::: DATA FOR THE TASK

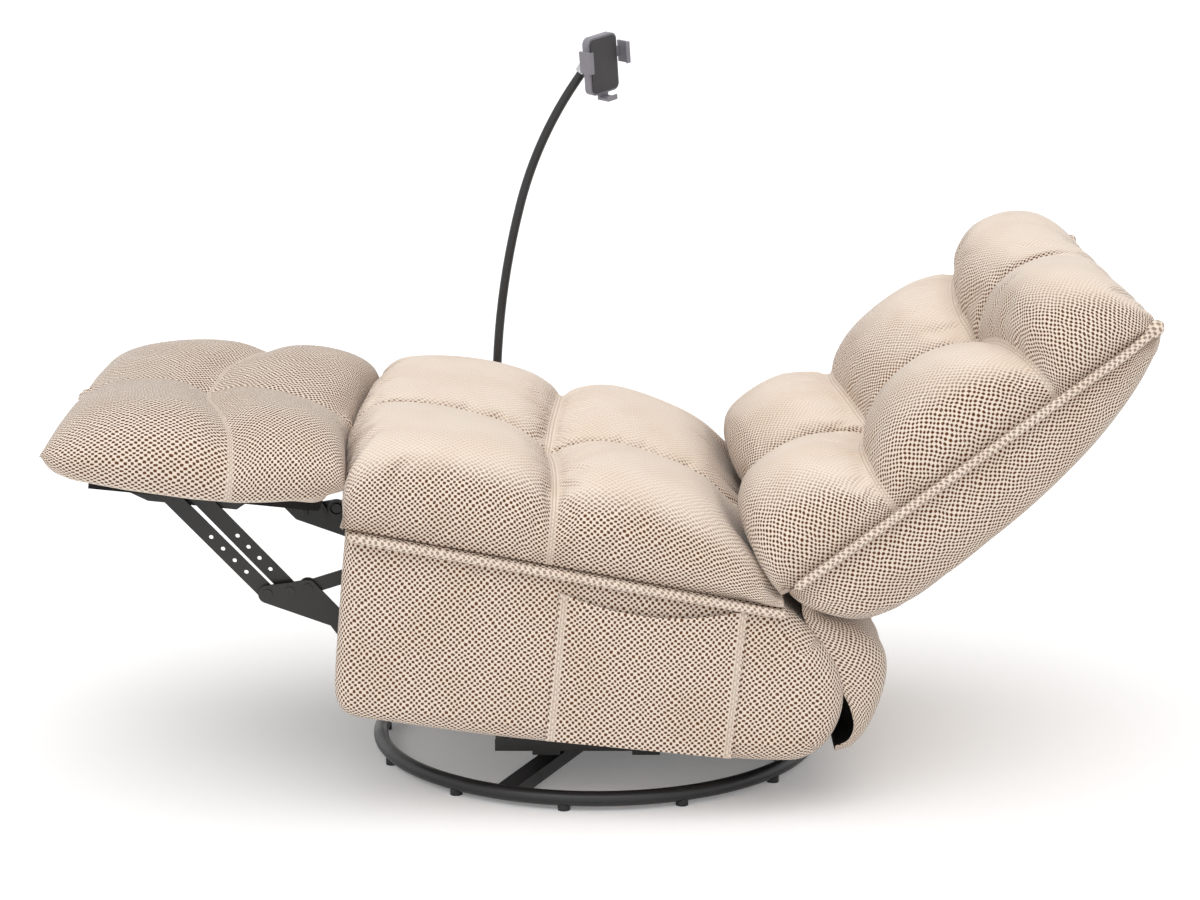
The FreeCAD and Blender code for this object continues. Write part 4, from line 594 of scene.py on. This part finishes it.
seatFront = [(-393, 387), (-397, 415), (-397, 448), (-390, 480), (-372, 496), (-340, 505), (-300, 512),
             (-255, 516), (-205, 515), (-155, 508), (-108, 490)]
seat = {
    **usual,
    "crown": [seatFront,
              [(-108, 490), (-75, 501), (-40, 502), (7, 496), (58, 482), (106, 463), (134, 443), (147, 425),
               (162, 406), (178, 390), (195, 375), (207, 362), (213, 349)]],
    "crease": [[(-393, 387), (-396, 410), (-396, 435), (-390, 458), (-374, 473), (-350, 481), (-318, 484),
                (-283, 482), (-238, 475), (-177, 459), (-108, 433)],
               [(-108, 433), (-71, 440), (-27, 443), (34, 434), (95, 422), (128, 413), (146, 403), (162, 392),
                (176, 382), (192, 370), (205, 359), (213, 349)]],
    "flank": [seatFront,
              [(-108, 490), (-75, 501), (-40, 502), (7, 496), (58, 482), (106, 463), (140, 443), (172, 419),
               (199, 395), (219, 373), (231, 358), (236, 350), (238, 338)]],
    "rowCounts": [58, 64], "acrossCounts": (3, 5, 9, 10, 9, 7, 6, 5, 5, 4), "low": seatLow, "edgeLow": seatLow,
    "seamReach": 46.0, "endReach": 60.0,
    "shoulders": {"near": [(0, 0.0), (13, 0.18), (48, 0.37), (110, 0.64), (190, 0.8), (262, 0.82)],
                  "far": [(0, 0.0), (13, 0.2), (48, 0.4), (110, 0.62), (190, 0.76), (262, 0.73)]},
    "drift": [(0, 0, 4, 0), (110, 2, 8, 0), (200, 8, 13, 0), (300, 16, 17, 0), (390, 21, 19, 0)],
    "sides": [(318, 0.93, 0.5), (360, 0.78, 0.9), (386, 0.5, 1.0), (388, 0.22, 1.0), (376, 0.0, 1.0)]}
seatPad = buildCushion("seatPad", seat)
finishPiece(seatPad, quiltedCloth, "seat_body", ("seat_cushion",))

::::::
::: DATA FOR THE TASK

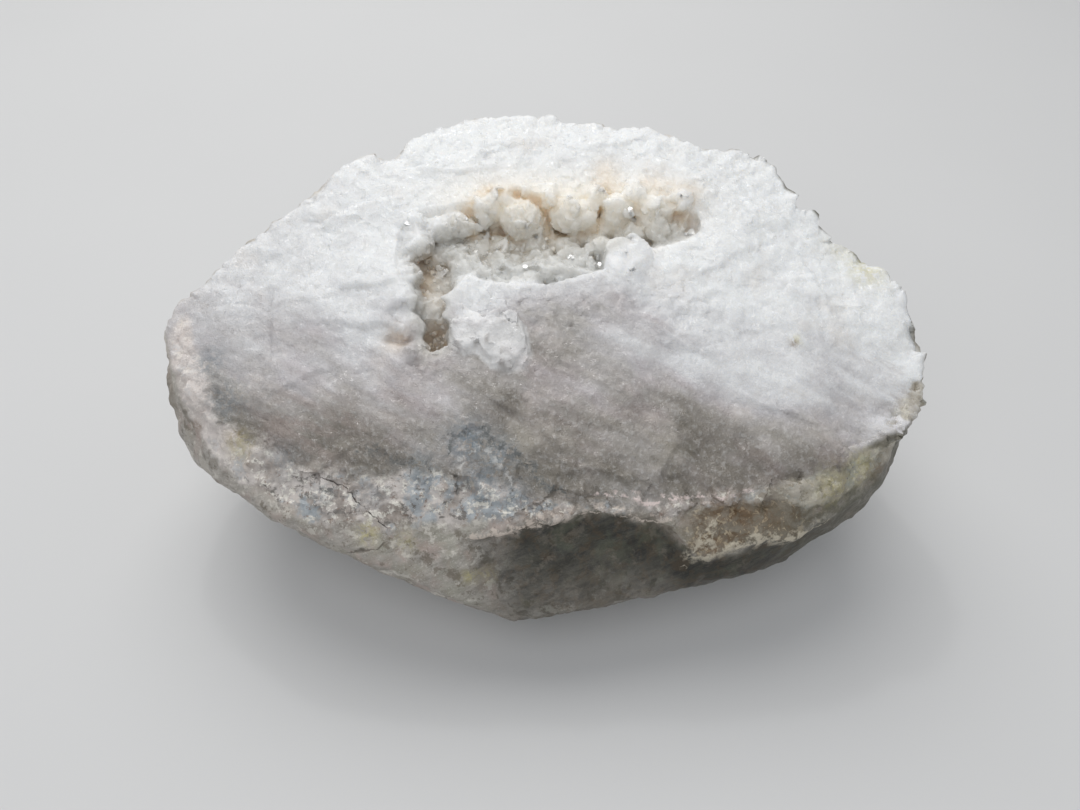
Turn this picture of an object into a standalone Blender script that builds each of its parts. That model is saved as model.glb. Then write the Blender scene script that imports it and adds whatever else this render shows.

::::::

- **YOUR TASK**
Filter out every line that lacks the word "Blender", and copy the rest.

- **COMPLETED EXERCISE**
The FreeCAD and Blender code for this object continues. Write part 4, from line 594 of scene.py on. This part finishes it.
Turn this picture of an object into a standalone Blender script that builds each of its parts. That model is saved as model.glb. Then write the Blender scene script that imports it and adds whatever else this render shows.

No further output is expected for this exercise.